#### Task
Output the full material exactly as it appears here.

#### Exercise materials
■ ■ ■ ■ ■

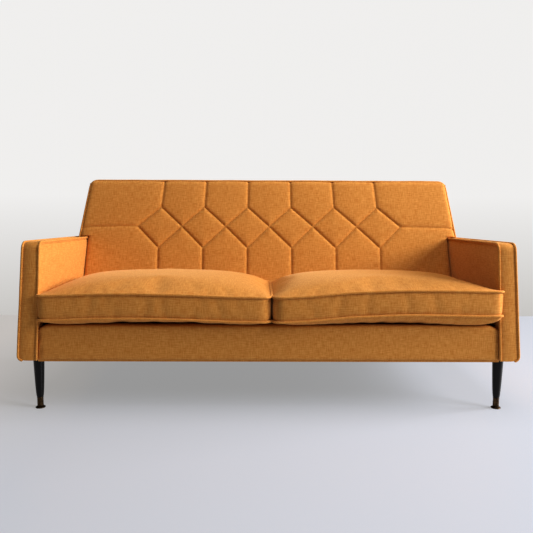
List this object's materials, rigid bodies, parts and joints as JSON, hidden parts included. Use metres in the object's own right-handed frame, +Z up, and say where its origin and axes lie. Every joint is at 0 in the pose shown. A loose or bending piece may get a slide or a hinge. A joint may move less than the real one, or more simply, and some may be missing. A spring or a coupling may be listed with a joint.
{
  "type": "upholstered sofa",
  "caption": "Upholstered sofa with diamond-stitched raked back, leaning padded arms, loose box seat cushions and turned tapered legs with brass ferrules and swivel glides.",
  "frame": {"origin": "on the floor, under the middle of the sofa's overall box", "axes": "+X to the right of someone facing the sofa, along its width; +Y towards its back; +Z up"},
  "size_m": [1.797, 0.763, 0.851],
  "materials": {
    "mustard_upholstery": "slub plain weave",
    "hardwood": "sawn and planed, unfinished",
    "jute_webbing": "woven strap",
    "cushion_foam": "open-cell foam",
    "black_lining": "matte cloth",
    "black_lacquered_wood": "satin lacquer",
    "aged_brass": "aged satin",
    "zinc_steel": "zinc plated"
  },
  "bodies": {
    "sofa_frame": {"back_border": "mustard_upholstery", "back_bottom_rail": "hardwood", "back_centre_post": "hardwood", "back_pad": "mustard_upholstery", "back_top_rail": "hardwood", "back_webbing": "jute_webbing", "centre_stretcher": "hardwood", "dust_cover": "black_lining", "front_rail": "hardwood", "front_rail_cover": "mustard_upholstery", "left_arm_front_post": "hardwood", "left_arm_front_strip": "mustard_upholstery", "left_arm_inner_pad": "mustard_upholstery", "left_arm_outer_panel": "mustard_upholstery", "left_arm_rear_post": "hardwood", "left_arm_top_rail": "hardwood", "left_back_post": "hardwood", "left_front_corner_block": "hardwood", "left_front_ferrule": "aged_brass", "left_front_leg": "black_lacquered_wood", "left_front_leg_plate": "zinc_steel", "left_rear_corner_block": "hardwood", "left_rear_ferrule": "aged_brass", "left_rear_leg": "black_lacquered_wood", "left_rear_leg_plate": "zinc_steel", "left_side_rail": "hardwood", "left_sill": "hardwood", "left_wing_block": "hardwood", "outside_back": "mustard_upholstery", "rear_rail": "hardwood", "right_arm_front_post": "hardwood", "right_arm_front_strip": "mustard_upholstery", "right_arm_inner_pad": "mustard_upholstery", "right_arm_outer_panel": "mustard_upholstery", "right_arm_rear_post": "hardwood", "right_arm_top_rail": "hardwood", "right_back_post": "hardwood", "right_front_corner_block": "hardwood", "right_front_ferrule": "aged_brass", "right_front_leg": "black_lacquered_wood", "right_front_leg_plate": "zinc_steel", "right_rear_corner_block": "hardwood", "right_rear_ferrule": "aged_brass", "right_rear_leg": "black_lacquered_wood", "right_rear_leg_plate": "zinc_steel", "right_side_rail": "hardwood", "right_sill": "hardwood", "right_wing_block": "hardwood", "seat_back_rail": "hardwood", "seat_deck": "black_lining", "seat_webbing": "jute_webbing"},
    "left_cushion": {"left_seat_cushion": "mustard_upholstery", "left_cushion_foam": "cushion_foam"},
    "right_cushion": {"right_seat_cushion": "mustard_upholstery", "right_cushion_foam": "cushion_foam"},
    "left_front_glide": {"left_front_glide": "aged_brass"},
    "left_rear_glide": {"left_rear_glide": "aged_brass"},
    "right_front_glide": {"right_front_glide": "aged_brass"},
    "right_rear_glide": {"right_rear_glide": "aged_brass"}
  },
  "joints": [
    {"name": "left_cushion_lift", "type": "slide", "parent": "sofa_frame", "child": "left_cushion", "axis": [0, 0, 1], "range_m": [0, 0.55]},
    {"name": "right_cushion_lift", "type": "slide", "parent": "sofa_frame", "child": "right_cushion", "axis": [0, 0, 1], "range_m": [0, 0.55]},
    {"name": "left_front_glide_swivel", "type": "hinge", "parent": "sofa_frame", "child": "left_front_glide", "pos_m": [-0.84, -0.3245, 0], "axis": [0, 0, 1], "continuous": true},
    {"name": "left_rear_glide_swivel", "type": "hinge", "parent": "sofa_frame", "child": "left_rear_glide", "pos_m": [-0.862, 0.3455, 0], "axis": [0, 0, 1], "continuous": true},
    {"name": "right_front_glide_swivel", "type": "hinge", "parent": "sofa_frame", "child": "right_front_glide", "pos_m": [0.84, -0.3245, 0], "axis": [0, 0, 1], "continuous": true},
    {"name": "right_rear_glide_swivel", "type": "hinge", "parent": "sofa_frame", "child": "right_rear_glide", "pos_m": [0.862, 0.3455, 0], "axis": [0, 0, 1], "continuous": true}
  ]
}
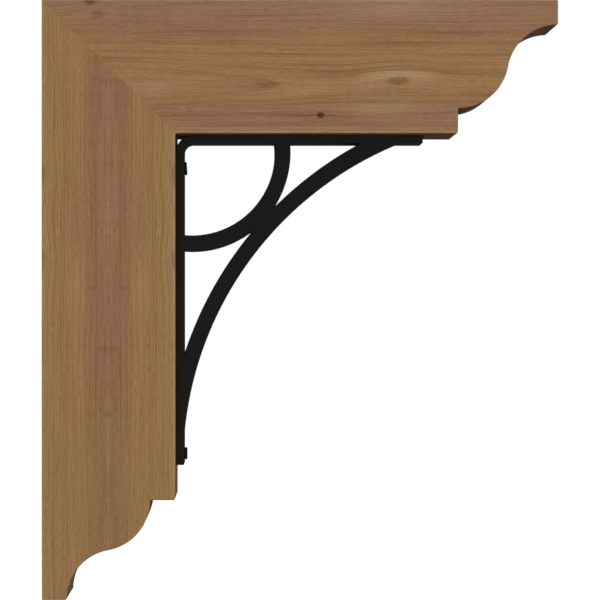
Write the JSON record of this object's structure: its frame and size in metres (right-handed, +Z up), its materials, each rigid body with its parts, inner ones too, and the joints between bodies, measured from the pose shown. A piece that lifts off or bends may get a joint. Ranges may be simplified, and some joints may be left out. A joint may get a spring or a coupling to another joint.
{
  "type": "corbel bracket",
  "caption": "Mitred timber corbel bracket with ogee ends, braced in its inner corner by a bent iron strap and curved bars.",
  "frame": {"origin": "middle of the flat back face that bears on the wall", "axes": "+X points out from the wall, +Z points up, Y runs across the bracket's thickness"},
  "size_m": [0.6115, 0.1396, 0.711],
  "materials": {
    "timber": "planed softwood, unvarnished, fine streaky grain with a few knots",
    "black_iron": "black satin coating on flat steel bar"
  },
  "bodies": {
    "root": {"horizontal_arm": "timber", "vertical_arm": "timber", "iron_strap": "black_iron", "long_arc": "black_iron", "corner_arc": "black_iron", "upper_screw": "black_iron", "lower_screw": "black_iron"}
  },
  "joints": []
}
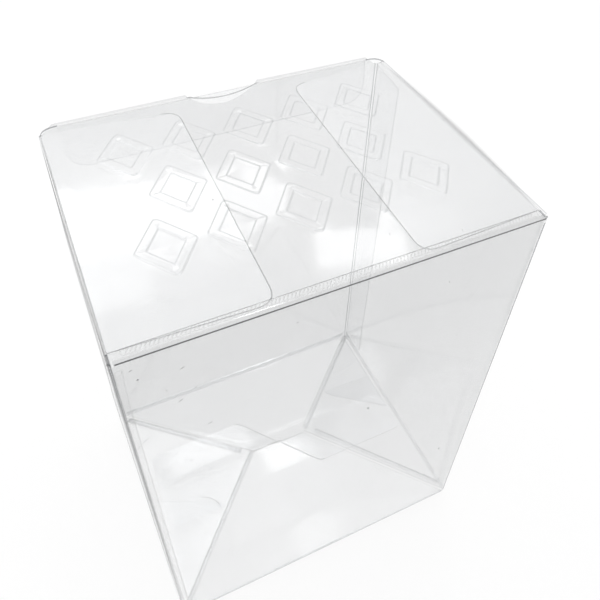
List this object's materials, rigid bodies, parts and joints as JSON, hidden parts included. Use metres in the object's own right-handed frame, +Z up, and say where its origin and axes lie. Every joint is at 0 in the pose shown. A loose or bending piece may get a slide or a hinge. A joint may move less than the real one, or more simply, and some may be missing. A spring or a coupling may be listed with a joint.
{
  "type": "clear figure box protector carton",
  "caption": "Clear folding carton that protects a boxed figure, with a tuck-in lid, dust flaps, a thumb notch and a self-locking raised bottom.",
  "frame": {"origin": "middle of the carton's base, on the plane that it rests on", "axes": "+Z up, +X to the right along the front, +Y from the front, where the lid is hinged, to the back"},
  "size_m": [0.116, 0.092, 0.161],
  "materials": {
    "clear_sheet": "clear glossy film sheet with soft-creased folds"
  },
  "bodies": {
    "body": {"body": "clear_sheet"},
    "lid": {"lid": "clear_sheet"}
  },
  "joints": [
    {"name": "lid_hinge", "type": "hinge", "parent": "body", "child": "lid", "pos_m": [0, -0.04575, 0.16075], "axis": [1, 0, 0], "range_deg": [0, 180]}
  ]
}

■ ■ ■ ■ ■

#### Answer to the task
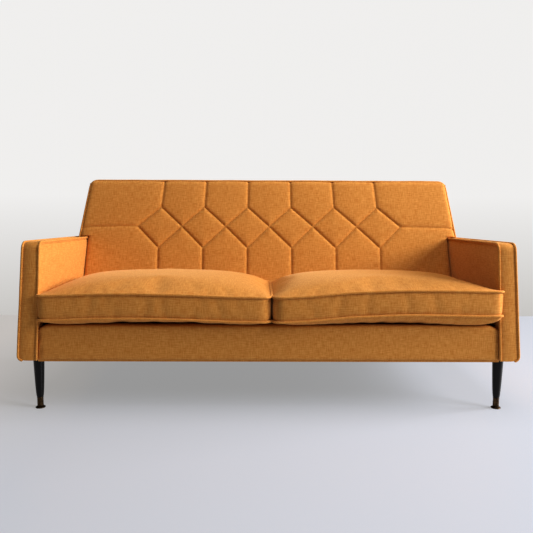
List this object's materials, rigid bodies, parts and joints as JSON, hidden parts included. Use metres in the object's own right-handed frame, +Z up, and say where its origin and axes lie. Every joint is at 0 in the pose shown. A loose or bending piece may get a slide or a hinge. A joint may move less than the real one, or more simply, and some may be missing. A spring or a coupling may be listed with a joint.
{
  "type": "upholstered sofa",
  "caption": "Upholstered sofa with diamond-stitched raked back, leaning padded arms, loose box seat cushions and turned tapered legs with brass ferrules and swivel glides.",
  "frame": {"origin": "on the floor, under the middle of the sofa's overall box", "axes": "+X to the right of someone facing the sofa, along its width; +Y towards its back; +Z up"},
  "size_m": [1.797, 0.763, 0.851],
  "materials": {
    "mustard_upholstery": "slub plain weave",
    "hardwood": "sawn and planed, unfinished",
    "jute_webbing": "woven strap",
    "cushion_foam": "open-cell foam",
    "black_lining": "matte cloth",
    "black_lacquered_wood": "satin lacquer",
    "aged_brass": "aged satin",
    "zinc_steel": "zinc plated"
  },
  "bodies": {
    "sofa_frame": {"back_border": "mustard_upholstery", "back_bottom_rail": "hardwood", "back_centre_post": "hardwood", "back_pad": "mustard_upholstery", "back_top_rail": "hardwood", "back_webbing": "jute_webbing", "centre_stretcher": "hardwood", "dust_cover": "black_lining", "front_rail": "hardwood", "front_rail_cover": "mustard_upholstery", "left_arm_front_post": "hardwood", "left_arm_front_strip": "mustard_upholstery", "left_arm_inner_pad": "mustard_upholstery", "left_arm_outer_panel": "mustard_upholstery", "left_arm_rear_post": "hardwood", "left_arm_top_rail": "hardwood", "left_back_post": "hardwood", "left_front_corner_block": "hardwood", "left_front_ferrule": "aged_brass", "left_front_leg": "black_lacquered_wood", "left_front_leg_plate": "zinc_steel", "left_rear_corner_block": "hardwood", "left_rear_ferrule": "aged_brass", "left_rear_leg": "black_lacquered_wood", "left_rear_leg_plate": "zinc_steel", "left_side_rail": "hardwood", "left_sill": "hardwood", "left_wing_block": "hardwood", "outside_back": "mustard_upholstery", "rear_rail": "hardwood", "right_arm_front_post": "hardwood", "right_arm_front_strip": "mustard_upholstery", "right_arm_inner_pad": "mustard_upholstery", "right_arm_outer_panel": "mustard_upholstery", "right_arm_rear_post": "hardwood", "right_arm_top_rail": "hardwood", "right_back_post": "hardwood", "right_front_corner_block": "hardwood", "right_front_ferrule": "aged_brass", "right_front_leg": "black_lacquered_wood", "right_front_leg_plate": "zinc_steel", "right_rear_corner_block": "hardwood", "right_rear_ferrule": "aged_brass", "right_rear_leg": "black_lacquered_wood", "right_rear_leg_plate": "zinc_steel", "right_side_rail": "hardwood", "right_sill": "hardwood", "right_wing_block": "hardwood", "seat_back_rail": "hardwood", "seat_deck": "black_lining", "seat_webbing": "jute_webbing"},
    "left_cushion": {"left_seat_cushion": "mustard_upholstery", "left_cushion_foam": "cushion_foam"},
    "right_cushion": {"right_seat_cushion": "mustard_upholstery", "right_cushion_foam": "cushion_foam"},
    "left_front_glide": {"left_front_glide": "aged_brass"},
    "left_rear_glide": {"left_rear_glide": "aged_brass"},
    "right_front_glide": {"right_front_glide": "aged_brass"},
    "right_rear_glide": {"right_rear_glide": "aged_brass"}
  },
  "joints": [
    {"name": "left_cushion_lift", "type": "slide", "parent": "sofa_frame", "child": "left_cushion", "axis": [0, 0, 1], "range_m": [0, 0.55]},
    {"name": "right_cushion_lift", "type": "slide", "parent": "sofa_frame", "child": "right_cushion", "axis": [0, 0, 1], "range_m": [0, 0.55]},
    {"name": "left_front_glide_swivel", "type": "hinge", "parent": "sofa_frame", "child": "left_front_glide", "pos_m": [-0.84, -0.3245, 0], "axis": [0, 0, 1], "continuous": true},
    {"name": "left_rear_glide_swivel", "type": "hinge", "parent": "sofa_frame", "child": "left_rear_glide", "pos_m": [-0.862, 0.3455, 0], "axis": [0, 0, 1], "continuous": true},
    {"name": "right_front_glide_swivel", "type": "hinge", "parent": "sofa_frame", "child": "right_front_glide", "pos_m": [0.84, -0.3245, 0], "axis": [0, 0, 1], "continuous": true},
    {"name": "right_rear_glide_swivel", "type": "hinge", "parent": "sofa_frame", "child": "right_rear_glide", "pos_m": [0.862, 0.3455, 0], "axis": [0, 0, 1], "continuous": true}
  ]
}
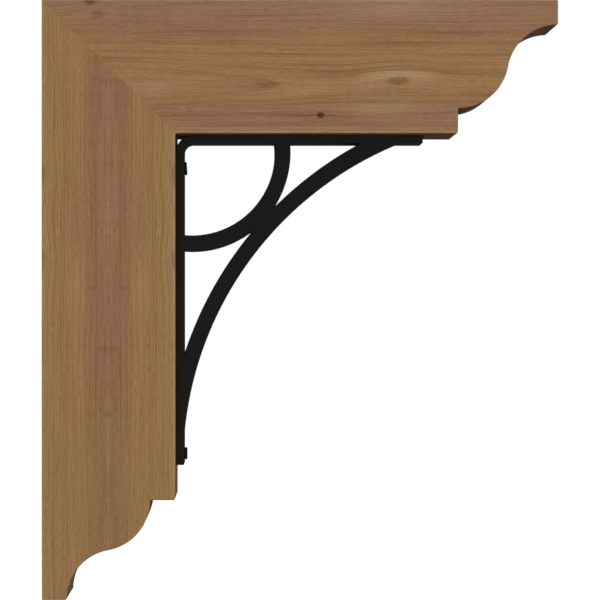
Write the JSON record of this object's structure: its frame and size in metres (right-handed, +Z up), its materials, each rigid body with its parts, inner ones too, and the joints between bodies, measured from the pose shown. A piece that lifts off or bends may get a joint. Ranges may be simplified, and some joints may be left out. A joint may get a spring or a coupling to another joint.
{
  "type": "corbel bracket",
  "caption": "Mitred timber corbel bracket with ogee ends, braced in its inner corner by a bent iron strap and curved bars.",
  "frame": {"origin": "middle of the flat back face that bears on the wall", "axes": "+X points out from the wall, +Z points up, Y runs across the bracket's thickness"},
  "size_m": [0.6115, 0.1396, 0.711],
  "materials": {
    "timber": "planed softwood, unvarnished, fine streaky grain with a few knots",
    "black_iron": "black satin coating on flat steel bar"
  },
  "bodies": {
    "root": {"horizontal_arm": "timber", "vertical_arm": "timber", "iron_strap": "black_iron", "long_arc": "black_iron", "corner_arc": "black_iron", "upper_screw": "black_iron", "lower_screw": "black_iron"}
  },
  "joints": []
}
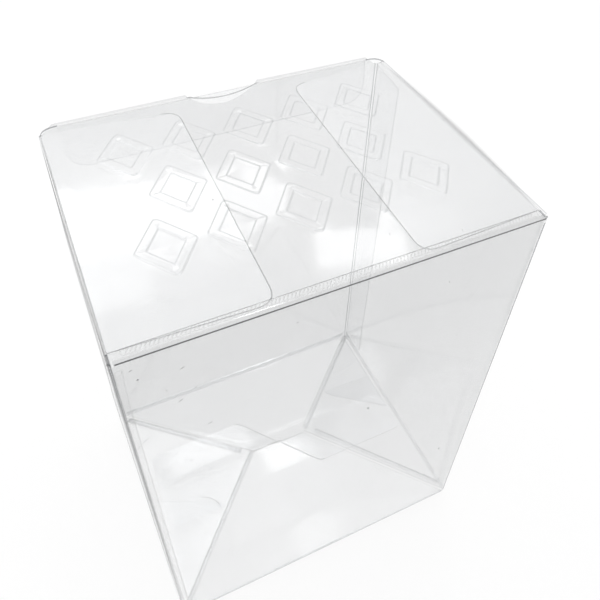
List this object's materials, rigid bodies, parts and joints as JSON, hidden parts included. Use metres in the object's own right-handed frame, +Z up, and say where its origin and axes lie. Every joint is at 0 in the pose shown. A loose or bending piece may get a slide or a hinge. A joint may move less than the real one, or more simply, and some may be missing. A spring or a coupling may be listed with a joint.
{
  "type": "clear figure box protector carton",
  "caption": "Clear folding carton that protects a boxed figure, with a tuck-in lid, dust flaps, a thumb notch and a self-locking raised bottom.",
  "frame": {"origin": "middle of the carton's base, on the plane that it rests on", "axes": "+Z up, +X to the right along the front, +Y from the front, where the lid is hinged, to the back"},
  "size_m": [0.116, 0.092, 0.161],
  "materials": {
    "clear_sheet": "clear glossy film sheet with soft-creased folds"
  },
  "bodies": {
    "body": {"body": "clear_sheet"},
    "lid": {"lid": "clear_sheet"}
  },
  "joints": [
    {"name": "lid_hinge", "type": "hinge", "parent": "body", "child": "lid", "pos_m": [0, -0.04575, 0.16075], "axis": [1, 0, 0], "range_deg": [0, 180]}
  ]
}